### REQUIREMENT
Copy out the lines that have "import" in them.

### SUPPLIED ENTRIES
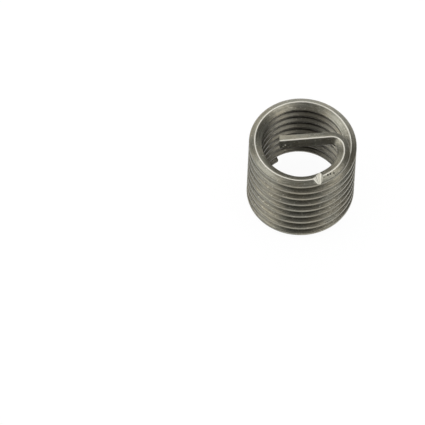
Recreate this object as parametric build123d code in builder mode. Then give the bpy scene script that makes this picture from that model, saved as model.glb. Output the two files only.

==

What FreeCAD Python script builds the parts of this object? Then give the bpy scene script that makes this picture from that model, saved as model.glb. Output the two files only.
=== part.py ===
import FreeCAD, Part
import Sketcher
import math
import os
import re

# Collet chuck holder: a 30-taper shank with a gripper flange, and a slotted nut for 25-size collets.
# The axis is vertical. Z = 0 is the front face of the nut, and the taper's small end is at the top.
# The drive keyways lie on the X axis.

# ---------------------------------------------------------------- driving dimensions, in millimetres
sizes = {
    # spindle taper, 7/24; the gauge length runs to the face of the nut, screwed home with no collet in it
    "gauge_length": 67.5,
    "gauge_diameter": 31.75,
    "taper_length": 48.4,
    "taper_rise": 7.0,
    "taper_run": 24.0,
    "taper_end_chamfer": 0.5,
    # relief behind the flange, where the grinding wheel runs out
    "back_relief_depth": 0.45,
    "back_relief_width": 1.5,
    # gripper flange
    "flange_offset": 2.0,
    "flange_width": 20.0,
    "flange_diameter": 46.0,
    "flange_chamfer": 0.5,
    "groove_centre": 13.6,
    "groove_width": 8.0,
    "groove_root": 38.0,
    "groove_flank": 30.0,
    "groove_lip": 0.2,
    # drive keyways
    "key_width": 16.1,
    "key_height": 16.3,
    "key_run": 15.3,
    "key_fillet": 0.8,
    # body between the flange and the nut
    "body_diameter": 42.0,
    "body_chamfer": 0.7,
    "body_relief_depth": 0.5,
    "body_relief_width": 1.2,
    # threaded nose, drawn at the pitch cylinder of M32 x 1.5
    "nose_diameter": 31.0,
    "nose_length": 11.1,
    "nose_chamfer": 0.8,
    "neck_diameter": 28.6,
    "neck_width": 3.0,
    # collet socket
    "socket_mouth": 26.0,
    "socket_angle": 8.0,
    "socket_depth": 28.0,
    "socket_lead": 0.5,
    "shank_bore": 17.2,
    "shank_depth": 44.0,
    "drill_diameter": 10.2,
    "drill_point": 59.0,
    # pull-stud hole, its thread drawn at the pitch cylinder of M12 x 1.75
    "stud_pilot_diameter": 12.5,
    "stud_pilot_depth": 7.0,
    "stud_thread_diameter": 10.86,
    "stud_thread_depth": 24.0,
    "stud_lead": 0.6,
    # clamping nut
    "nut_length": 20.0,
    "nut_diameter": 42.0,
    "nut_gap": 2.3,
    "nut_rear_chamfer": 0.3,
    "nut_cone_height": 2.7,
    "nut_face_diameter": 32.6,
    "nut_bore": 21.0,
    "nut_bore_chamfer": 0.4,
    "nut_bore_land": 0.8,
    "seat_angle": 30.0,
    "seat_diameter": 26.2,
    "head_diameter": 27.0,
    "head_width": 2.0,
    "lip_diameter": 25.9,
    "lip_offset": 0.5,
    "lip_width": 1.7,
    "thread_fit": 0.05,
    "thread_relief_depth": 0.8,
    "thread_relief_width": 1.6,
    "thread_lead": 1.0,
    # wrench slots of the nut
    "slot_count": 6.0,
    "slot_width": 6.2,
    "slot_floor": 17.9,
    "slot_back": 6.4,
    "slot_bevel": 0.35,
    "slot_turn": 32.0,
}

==

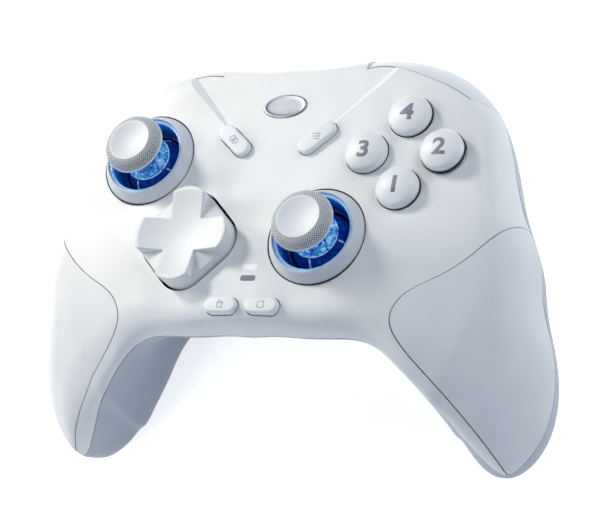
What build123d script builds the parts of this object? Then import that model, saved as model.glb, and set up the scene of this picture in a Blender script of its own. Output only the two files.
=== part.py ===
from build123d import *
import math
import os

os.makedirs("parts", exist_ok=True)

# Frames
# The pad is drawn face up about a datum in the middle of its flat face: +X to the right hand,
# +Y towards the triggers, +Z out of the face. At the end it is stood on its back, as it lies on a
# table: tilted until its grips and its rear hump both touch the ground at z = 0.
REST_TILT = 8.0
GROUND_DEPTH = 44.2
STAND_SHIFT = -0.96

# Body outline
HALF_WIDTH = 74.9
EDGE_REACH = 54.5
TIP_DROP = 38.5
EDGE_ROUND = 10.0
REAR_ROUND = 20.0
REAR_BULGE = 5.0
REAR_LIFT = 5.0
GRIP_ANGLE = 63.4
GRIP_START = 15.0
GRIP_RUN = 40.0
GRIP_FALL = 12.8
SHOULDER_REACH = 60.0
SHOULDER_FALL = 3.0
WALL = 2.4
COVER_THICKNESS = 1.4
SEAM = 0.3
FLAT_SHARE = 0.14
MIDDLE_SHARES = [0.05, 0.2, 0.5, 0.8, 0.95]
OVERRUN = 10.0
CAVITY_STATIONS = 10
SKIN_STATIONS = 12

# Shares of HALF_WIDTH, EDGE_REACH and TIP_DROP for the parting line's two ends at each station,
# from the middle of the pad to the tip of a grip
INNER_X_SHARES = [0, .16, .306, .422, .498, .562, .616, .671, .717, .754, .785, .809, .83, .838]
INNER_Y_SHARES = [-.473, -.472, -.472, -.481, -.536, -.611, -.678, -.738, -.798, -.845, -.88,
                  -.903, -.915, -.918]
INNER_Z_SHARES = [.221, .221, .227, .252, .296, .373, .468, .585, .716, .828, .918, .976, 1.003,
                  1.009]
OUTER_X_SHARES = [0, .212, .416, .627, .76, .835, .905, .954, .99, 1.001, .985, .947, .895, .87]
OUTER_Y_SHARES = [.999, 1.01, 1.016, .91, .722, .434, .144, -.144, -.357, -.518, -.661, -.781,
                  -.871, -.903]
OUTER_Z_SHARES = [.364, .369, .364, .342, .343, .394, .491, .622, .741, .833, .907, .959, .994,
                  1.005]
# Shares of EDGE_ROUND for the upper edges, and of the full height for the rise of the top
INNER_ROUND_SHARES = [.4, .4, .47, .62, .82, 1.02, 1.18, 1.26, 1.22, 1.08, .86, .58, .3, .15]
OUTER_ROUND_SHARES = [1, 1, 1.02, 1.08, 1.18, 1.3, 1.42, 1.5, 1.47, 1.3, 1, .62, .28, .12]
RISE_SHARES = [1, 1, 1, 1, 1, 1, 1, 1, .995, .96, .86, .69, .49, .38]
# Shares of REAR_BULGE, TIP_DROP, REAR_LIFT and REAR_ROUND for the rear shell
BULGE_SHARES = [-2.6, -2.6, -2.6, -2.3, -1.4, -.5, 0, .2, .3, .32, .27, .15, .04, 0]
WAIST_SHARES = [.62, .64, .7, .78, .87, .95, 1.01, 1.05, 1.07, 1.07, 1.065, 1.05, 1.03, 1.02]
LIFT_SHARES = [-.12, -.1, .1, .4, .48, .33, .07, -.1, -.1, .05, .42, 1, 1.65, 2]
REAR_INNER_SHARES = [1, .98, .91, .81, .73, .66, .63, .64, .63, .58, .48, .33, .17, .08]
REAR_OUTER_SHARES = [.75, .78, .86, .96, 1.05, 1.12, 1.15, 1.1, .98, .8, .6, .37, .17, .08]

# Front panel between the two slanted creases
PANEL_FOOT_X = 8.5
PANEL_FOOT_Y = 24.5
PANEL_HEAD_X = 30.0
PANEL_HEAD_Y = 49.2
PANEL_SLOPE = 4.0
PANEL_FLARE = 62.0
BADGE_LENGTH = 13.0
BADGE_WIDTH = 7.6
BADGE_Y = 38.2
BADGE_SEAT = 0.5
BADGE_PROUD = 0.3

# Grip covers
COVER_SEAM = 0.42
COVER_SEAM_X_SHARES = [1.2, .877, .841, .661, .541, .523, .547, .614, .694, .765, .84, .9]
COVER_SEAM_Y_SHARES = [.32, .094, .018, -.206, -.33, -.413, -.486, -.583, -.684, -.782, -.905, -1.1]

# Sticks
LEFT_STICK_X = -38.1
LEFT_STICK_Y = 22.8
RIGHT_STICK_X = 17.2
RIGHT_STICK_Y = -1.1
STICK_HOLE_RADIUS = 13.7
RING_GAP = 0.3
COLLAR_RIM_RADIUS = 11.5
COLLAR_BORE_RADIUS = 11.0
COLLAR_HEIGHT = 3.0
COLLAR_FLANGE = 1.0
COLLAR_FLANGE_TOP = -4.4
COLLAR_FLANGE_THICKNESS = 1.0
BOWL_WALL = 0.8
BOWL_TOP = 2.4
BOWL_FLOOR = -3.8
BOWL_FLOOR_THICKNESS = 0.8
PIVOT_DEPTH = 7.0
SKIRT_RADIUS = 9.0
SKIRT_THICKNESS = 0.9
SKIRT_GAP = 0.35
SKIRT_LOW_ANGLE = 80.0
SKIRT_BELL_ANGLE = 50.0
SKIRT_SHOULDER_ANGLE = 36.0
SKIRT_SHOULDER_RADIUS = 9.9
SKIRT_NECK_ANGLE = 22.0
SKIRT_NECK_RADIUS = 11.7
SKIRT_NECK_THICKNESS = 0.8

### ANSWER
import FreeCAD, Part
import Sketcher
import math
import os
import re
What build123d script builds the parts of this object? Then import that model, saved as model.glb, and set up the scene of this picture in a Blender script of its own. Output only the two files.
from build123d import *
import math
import os